Tag: corp-comms

  • What Separates Elite Communicators From Everyone Else

    What Separates Elite Communicators From Everyone Else

    Over the past thirty-odd years, I’ve worked alongside some of the world’s top communications professionals in just about every setting imaginable — from big, Mad Men–style agencies to small, tech-focused boutiques to some of the world’s largest and most iconic companies. The clients change. The people change. But the qualities that define great communicators don’t. What stands out among the best of the best is a shared DNA in how they operate. 

    I’m not talking about people who are good on stage. I’m talking about people who shape how institutions are understood.

    The brains and guts of the strongest comms pros are different than most people in their organizations. They live inside the company but see it from the outside: through the eyes of journalists, analysts, competitors, customers, regulators, and critics. 

    The qualities they possess are observable. And once you’ve seen them at work, they’re hard to unsee.

    Perception: How They See

    1. They see trends and signals earlier than others

    They have better pattern recognition. They notice weak signals before they harden into headlines. While others are reacting to what’s already obvious, elite communicators are tracking the edges — the anomalies, the shifts in tone, the unexpected adjacencies. They see the trend before the trend report.

    2. They have an innate sense of signal versus noise

    They know what will trend versus what will be a blip. They can distinguish between genuine inflection points and temporary turbulence. They weight information instinctively, understanding context, source credibility, and momentum. In an age of infinite information, this filtering capacity is worth its weight in gold. 

    3. They are news junkies

    It’s a compulsion. They read, watch, and listen to everything they can. Fiction, non-fiction, news, gossip…doesn’t matter. They can’t turn it off. They cannot help but consume, connect, and contextualize.

    4. They are deeply engaged with their organization’s community

    They know influence requires proximity. They spend time with the people they speak for and about, learning the context, the language, the tensions, and the unwritten rules. They connect people who should know each other and ideas that are complementary. 

    Synthesis: How They Think

    5. They make connections others struggle to find

    They are pathologically curious. They connect dinner conversation to market dynamics to historical precedent without trying. Their minds naturally cross-reference: a customer complaint reminds them of a competitive pattern, which recalls a regulatory shift, which suggests a narrative opportunity. Their knowledge base is unusually broad and weirdly interconnected.

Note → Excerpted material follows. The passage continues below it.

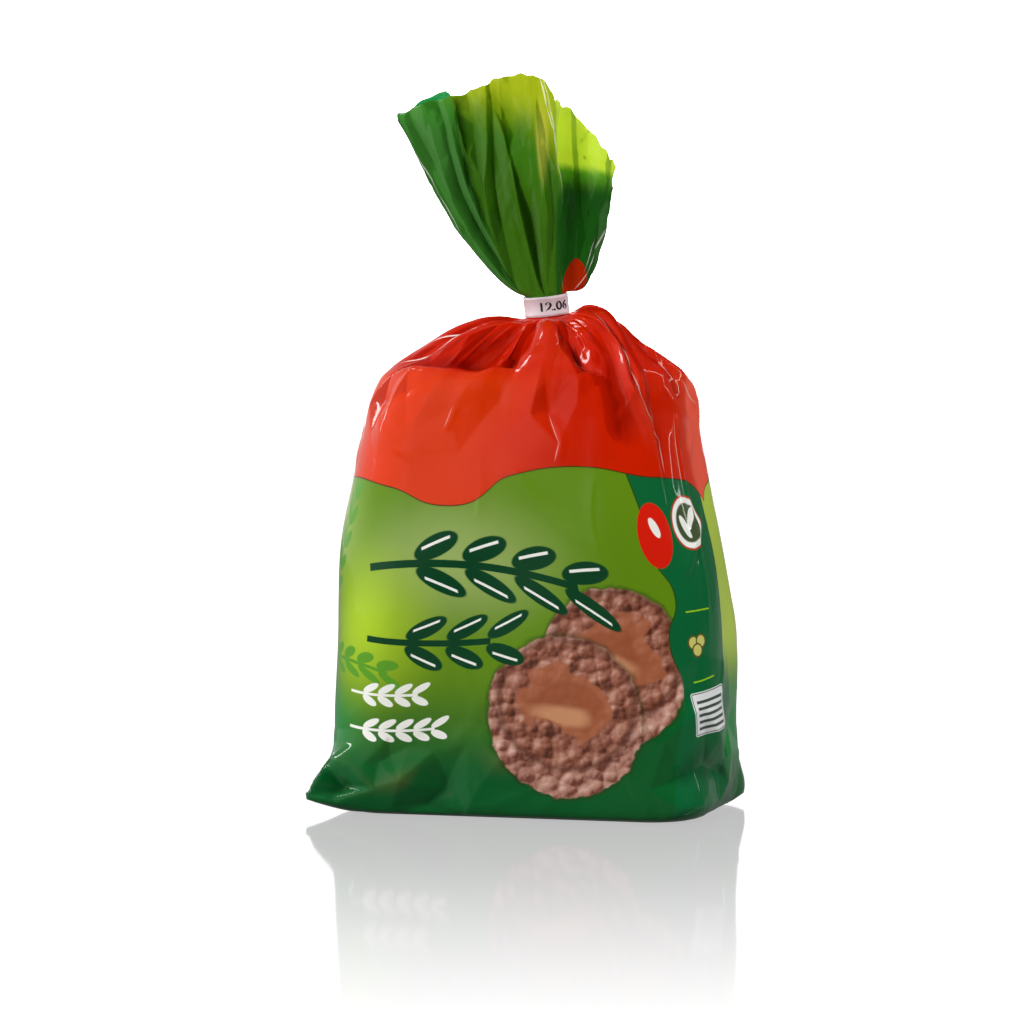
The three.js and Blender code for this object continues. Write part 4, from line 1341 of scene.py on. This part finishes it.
def add_world():
    """A studio that is bright to the left and behind, dim to the front right, on a white ground."""
    world = bpy.data.worlds.new("studio")
    world.use_nodes = True
    nodes = world.node_tree.nodes
    heading = nodes.new("ShaderNodeTexCoord").outputs["Generated"]
    path = nodes.new("ShaderNodeLightPath").outputs
    bright = along(heading, DARK_SIDE).under(0.22, 0.38)
    low = along(heading, ALONG_Z).under(0.45, 0.3) * (1 - TOP_LIGHT) + TOP_LIGHT
    light = bright * low * (BACK_LIGHT - FRONT_LIGHT) + FRONT_LIGHT
    rightness = along(heading, RIGHTWARD).over(-0.05, 0.2)
    dimmed = rightness * (MIRROR_LIGHT_RIGHT - MIRROR_LIGHT) + MIRROR_LIGHT
    light = light * (Field(path["Is Glossy Ray"]) * (dimmed - 1) + 1)
    light = light.math("MAXIMUM", along(heading, -TOWARD).over(0.97, 0.015) * BEHIND_LIGHT)
    light = light.math("MAXIMUM", Field(path["Is Camera Ray"]))
    feed(nodes["Background"], {"Strength": light, "Color": (1, 1, 1, 1)})
    bpy.context.scene.world = world


def table_material():
    """Glowing white, dimmer under and before the bag as a painted shadow, whose gloss mirrors the bag there
    and fades towards the camera.
    """
    material, shader, output = new_material("white_table")
    nodes = material.node_tree.nodes
    seen = Field(nodes.new("ShaderNodeLightPath").outputs["Is Camera Ray"])
    forward = along(nodes.new("ShaderNodeTexCoord").outputs["Object"], TOWARD)
    near = both(forward.under(0.40, 0.36), forward.over(-0.2, 0.12))
    glow = near * (TABLE_SHADOW_GLOW - TABLE_GLOW) + (TABLE_GLOW - TABLE_BOUNCE)
    feed(shader, {"Base Color": (0.05, 0.05, 0.05, 1), "Roughness": 1.0, "Specular IOR Level": 0.0,
                  "Emission Color": (1, 1, 1, 1), "Emission Strength": seen * glow + TABLE_BOUNCE})
    gloss = feed(nodes.new("ShaderNodeBsdfGlossy"), {"Roughness": 0.06})
    mix_in(output, shader, gloss, near * TABLE_GLOSS)
    return material


def add_floor():
    mesh = bpy.data.meshes.new("table")
    corners = [(-1, -1), (1, -1), (1, 1), (-1, 1)]
    mesh.from_pydata([(x * TABLE_HALF, y * TABLE_HALF, 0) for x, y in corners], [], [(0, 1, 2, 3)])
    mesh.materials.append(table_material())
    floor = add_object("table", mesh)
    floor.location.z = -TABLE_DROP


add_camera()
add_world()
add_floor()
for box, setting in SOFTBOXES.items():
    add_softbox(box, *setting)
bpy.context.scene.view_settings.view_transform = "Standard"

    6. They think three steps after the action

    They don’t think in actions; they think in chains of consequence. If this story lands, what will it enable others to say next? They map the second-order and third-order effects while everyone else is still celebrating the first-order win. They see how today’s press release constrains next quarter’s positioning. They understand that every announcement is also an invitation — to competitors, to critics, to copycats — and they anticipate the response before sending the invitation.

    7. They operate effectively in ambiguity

    They’re comfortable in the fog. They counsel on limited information and instinct because complete data rarely exists.

    8. They see their organizations from the outside-in

    They are like human LIDAR, constantly scanning and absorbing signals. They look at the company as the outside world would, not employees. They can hold both “we believe in this company” and “here’s how a skeptical journalist will frame this” in their minds simultaneously. They are the organization’s common sense. 

    Narrative: How They Shape Meaning

    9. They write masterfully

    They know clear writing reflects clear thinking and clear strategy. They believe every word matters. They abhor corporate jargon and buzzwords. They can craft a compelling story in 160 characters or 5,000 words with equal skill.

    10. They are master storytellers

    They communicate in stories, not messages. They believe every organization has a Hollywood blockbuster waiting to get out. They understand story arcs, protagonists, villains. They read and watch and listen voraciously, constantly studying how great narratives actually work.

    Judgment & Restraint: How They Protect the Enterprise

    11. They are pessimistic optimists

    They are inherently paranoid while looking for the silver lining. They game out how things could go wrong. The joke that doesn’t land. The claim that gets challenged. The announcement that triggers the opposite reaction. That defensive imagination is what makes their optimism trustworthy.

    12. They remain calm under pressure

    They are the human behind “company spokesperson said.” When everything around them is hair-on-fire, they slow the room. They separate stress response from decision-making with eerie consistency. They know what matters, what can wait, and what absolutely must or cannot be said.